I could barely sleep last night. I’m going climbing today. More accurately, I’m driving 10 hours to the Grand Tetons National Park so I can go climbing tomorrow. On 9/11/11, 10 years after I learned that the World Trade Center Towers in NYC had been attacked, I should be standing on the top of the Grand alongside eight other veterans. The Sierra Club is helping to push us all up the mountain. Mountain climbing and the Sierra Club used to be nearly synonymous, and through the Military Family and Veteran Outdoors Programs, may again grow to be near synonymous.
However, on this 9/11 the Club will not just be supporting a veteran led expedition up a mountain top. In Hawaii (Access Surf), San Diego (Awakenings Health Institute, Outdoor Outreach and Operation Amped), and Central California (Amp Surf), you will find veterans, active duty service members, their families, and the local communities paddling out into the water for the time honored surfing tradition of the Paddle Out to commemorate what happened ten years ago, how our lives have changed, and take a moment to think on the sacrifice made on 9/11/01 and every day since.
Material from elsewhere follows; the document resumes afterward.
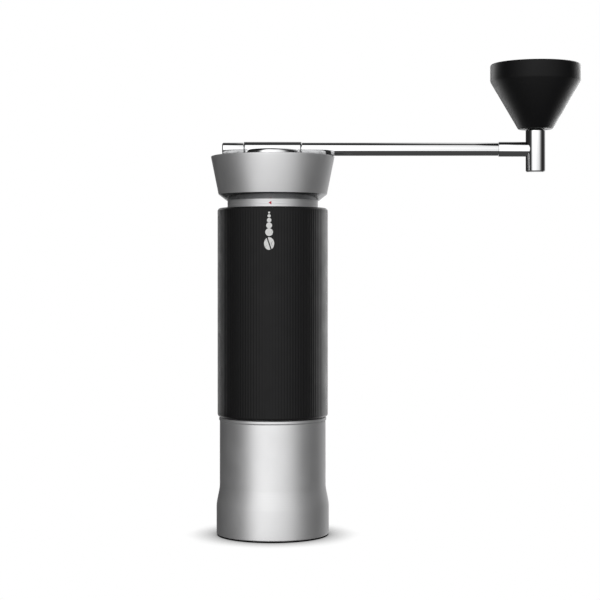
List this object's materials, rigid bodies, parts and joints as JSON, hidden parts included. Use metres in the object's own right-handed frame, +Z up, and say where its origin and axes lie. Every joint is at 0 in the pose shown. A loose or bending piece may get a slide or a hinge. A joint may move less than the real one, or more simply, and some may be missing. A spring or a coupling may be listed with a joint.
{
  "type": "hand crank coffee grinder",
  "caption": "Slim upright hand coffee grinder: ribbed grip, flared adjusting dial with lid, lift-off crank with a cone knob, conical burrs and a pull-off catch cup.",
  "frame": {"origin": "centre of the foot pad's underside, on the grinder's axis", "axes": "+Z up along the grinder's axis; +X towards the knob, with the crank at rest; +Y towards the back"},
  "size_m": [0.1875, 0.0626, 0.2385],
  "materials": {
    "aluminium": "satin turned, clear anodised",
    "chrome": "polished",
    "steel": "plain machined",
    "burr_steel": "ground and hardened",
    "brass": "turned",
    "magnet": "nickel plated",
    "grip_rubber": "matte, fine upright ribs",
    "silicone": "matte",
    "knob_plastic": "soft matte"
  },
  "bodies": {
    "barrel": {"body_tube": "aluminium", "grip_sleeve": "grip_rubber", "burr_housing": "aluminium", "outer_burr": "burr_steel", "lower_bridge": "aluminium", "lower_bearing_outer_race": "steel", "preload_spring": "steel", "carrier_guide_pin": "steel", "cup_magnet_1": "magnet", "cup_magnet_2": "magnet", "cup_magnet_3": "magnet", "cup_magnet_4": "magnet", "burr_grub_screw_1": "steel", "burr_grub_screw_2": "steel", "burr_grub_screw_3": "steel", "bridge_screw_1": "steel", "bridge_screw_2": "steel", "bridge_screw_3": "steel"},
    "lower_race": {"lower_bearing_inner_race": "steel", "lower_bearing_cage": "steel"},
    "carrier": {"bearing_carrier": "aluminium", "upper_bearing_outer_race": "steel", "thrust_washer": "brass"},
    "dial": {"dial_ring": "aluminium", "detent_ball_1": "steel", "detent_ball_2": "steel", "detent_ball_3": "steel", "detent_spring_1": "steel", "detent_spring_2": "steel", "detent_spring_3": "steel", "detent_screw_1": "steel", "detent_screw_2": "steel", "detent_screw_3": "steel"},
    "drive_shaft": {"shaft": "steel", "inner_burr": "burr_steel", "burr_drive_pin": "steel", "burr_washer": "steel", "burr_nut": "steel", "shaft_circlip_lower": "steel", "shaft_circlip_upper": "steel", "spring_collar": "steel", "upper_bearing_inner_race": "steel", "upper_bearing_cage": "steel"},
    "crank": {"crank_hub": "chrome", "crank_arm": "chrome", "arm_tail_nut": "chrome", "knob_post": "chrome", "knob_washer": "steel", "knob_screw": "steel", "lid_clip": "steel"},
    "lid": {"lid_plate": "aluminium", "lid_seal": "silicone"},
    "knob": {"knob_shell": "knob_plastic", "knob_cap": "knob_plastic", "knob_bush_lower": "brass", "knob_bush_upper": "brass"},
    "cup": {"cup_shell": "aluminium", "cup_keeper_ring": "steel", "foot_pad": "silicone"}
  },
  "joints": [
    {"name": "burr_gap", "type": "slide", "parent": "barrel", "child": "carrier", "axis": [0, 0, 1], "range_m": [-0.001, 0.00034], "deforming": ["preload_spring"]},
    {"name": "dial_turn", "type": "hinge", "parent": "carrier", "child": "dial", "pos_m": [0, 0, 0.18], "axis": [0, 0, 1], "range_deg": [-120, 360]},
    {"name": "crank_turn", "type": "hinge", "parent": "carrier", "child": "drive_shaft", "pos_m": [0, 0, 0.12], "axis": [0, 0, 1], "continuous": true},
    {"name": "lower_race_turn", "type": "hinge", "parent": "barrel", "child": "lower_race", "pos_m": [0, 0, 0.098], "axis": [0, 0, 1], "continuous": true},
    {"name": "crank_lift", "type": "slide", "parent": "drive_shaft", "child": "crank", "axis": [0, 0, 1], "range_m": [0, 0.06]},
    {"name": "lid_turn", "type": "hinge", "parent": "crank", "child": "lid", "pos_m": [0, 0, 0.189], "axis": [0, 0, 1], "continuous": true},
    {"name": "knob_turn", "type": "hinge", "parent": "crank", "child": "knob", "pos_m": [0.13345, 0, 0.216], "axis": [0, 0, 1], "continuous": true},
    {"name": "cup_pull", "type": "slide", "parent": "barrel", "child": "cup", "axis": [0, 0, 1], "range_m": [-0.065, 0]}
  ],
  "couplings": [
    {"joint": "burr_gap", "follows": "dial_turn", "m_per_rad": -0.00015915},
    {"joint": "lower_race_turn", "follows": "crank_turn", "ratio": 1},
    {"joint": "lid_turn", "follows": "crank_turn", "ratio": -1}
  ]
}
In 36 locations throughout inland America, our friends and partners at Team River Runner, will be getting butts in boats to enact the kayaking version of the paddle out. I wish I could be at every location to feel the joy in the air. Certainly there is sadness, bitterness, and anger, but these living memorials in the great outdoors always bring joy. Last year, when climbing Longs Peak in Colorado on 9/11/10, one of our expedition team members, Ian Smith, mentioned that at one point he turned around and felt like all his fellow soldiers were marching up the peak next to him. Memories became fresh again and the laughter of brothers in arms killed in the war or upon returning to the United States climbed next to him.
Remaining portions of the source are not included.